| Work to be completed |
Repeat the material below exactly, line for line.

| Collected data |
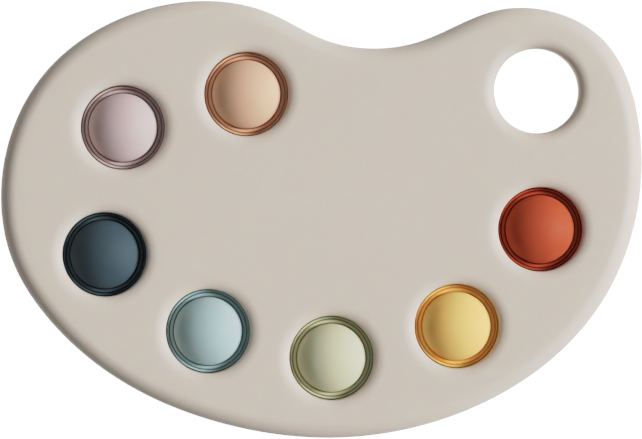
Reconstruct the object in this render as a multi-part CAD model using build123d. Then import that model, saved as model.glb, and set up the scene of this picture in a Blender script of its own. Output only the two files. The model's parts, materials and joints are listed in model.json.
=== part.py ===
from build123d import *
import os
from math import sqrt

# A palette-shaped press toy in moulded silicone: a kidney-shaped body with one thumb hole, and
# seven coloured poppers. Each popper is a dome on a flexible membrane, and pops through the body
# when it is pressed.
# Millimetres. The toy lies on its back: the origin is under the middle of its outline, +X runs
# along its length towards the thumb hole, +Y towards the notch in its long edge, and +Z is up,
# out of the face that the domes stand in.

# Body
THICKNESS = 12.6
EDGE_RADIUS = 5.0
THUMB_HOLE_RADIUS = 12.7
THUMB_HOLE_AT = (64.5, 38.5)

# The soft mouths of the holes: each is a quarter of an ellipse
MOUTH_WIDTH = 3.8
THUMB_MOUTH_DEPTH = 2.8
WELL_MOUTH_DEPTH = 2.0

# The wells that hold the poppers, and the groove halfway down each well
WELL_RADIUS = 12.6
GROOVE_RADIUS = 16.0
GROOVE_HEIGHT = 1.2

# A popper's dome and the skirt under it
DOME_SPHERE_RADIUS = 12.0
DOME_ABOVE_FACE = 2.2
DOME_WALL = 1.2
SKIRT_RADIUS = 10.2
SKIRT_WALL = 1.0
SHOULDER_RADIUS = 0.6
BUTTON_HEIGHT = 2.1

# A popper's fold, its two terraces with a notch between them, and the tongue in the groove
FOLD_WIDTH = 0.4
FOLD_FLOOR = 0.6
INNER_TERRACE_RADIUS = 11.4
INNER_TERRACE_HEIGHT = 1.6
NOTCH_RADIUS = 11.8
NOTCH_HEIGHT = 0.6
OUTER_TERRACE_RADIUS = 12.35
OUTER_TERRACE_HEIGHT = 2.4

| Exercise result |
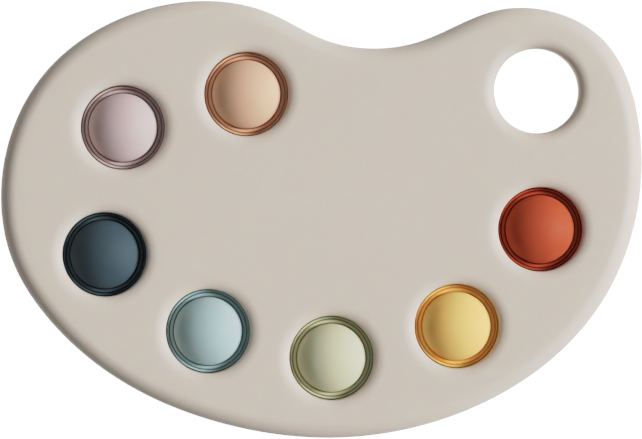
Reconstruct the object in this render as a multi-part CAD model using build123d. Then import that model, saved as model.glb, and set up the scene of this picture in a Blender script of its own. Output only the two files. The model's parts, materials and joints are listed in model.json.
=== part.py ===
from build123d import *
import os
from math import sqrt

# A palette-shaped press toy in moulded silicone: a kidney-shaped body with one thumb hole, and
# seven coloured poppers. Each popper is a dome on a flexible membrane, and pops through the body
# when it is pressed.
# Millimetres. The toy lies on its back: the origin is under the middle of its outline, +X runs
# along its length towards the thumb hole, +Y towards the notch in its long edge, and +Z is up,
# out of the face that the domes stand in.

# Body
THICKNESS = 12.6
EDGE_RADIUS = 5.0
THUMB_HOLE_RADIUS = 12.7
THUMB_HOLE_AT = (64.5, 38.5)

# The soft mouths of the holes: each is a quarter of an ellipse
MOUTH_WIDTH = 3.8
THUMB_MOUTH_DEPTH = 2.8
WELL_MOUTH_DEPTH = 2.0

# The wells that hold the poppers, and the groove halfway down each well
WELL_RADIUS = 12.6
GROOVE_RADIUS = 16.0
GROOVE_HEIGHT = 1.2

# A popper's dome and the skirt under it
DOME_SPHERE_RADIUS = 12.0
DOME_ABOVE_FACE = 2.2
DOME_WALL = 1.2
SKIRT_RADIUS = 10.2
SKIRT_WALL = 1.0
SHOULDER_RADIUS = 0.6
BUTTON_HEIGHT = 2.1

# A popper's fold, its two terraces with a notch between them, and the tongue in the groove
FOLD_WIDTH = 0.4
FOLD_FLOOR = 0.6
INNER_TERRACE_RADIUS = 11.4
INNER_TERRACE_HEIGHT = 1.6
NOTCH_RADIUS = 11.8
NOTCH_HEIGHT = 0.6
OUTER_TERRACE_RADIUS = 12.35
OUTER_TERRACE_HEIGHT = 2.4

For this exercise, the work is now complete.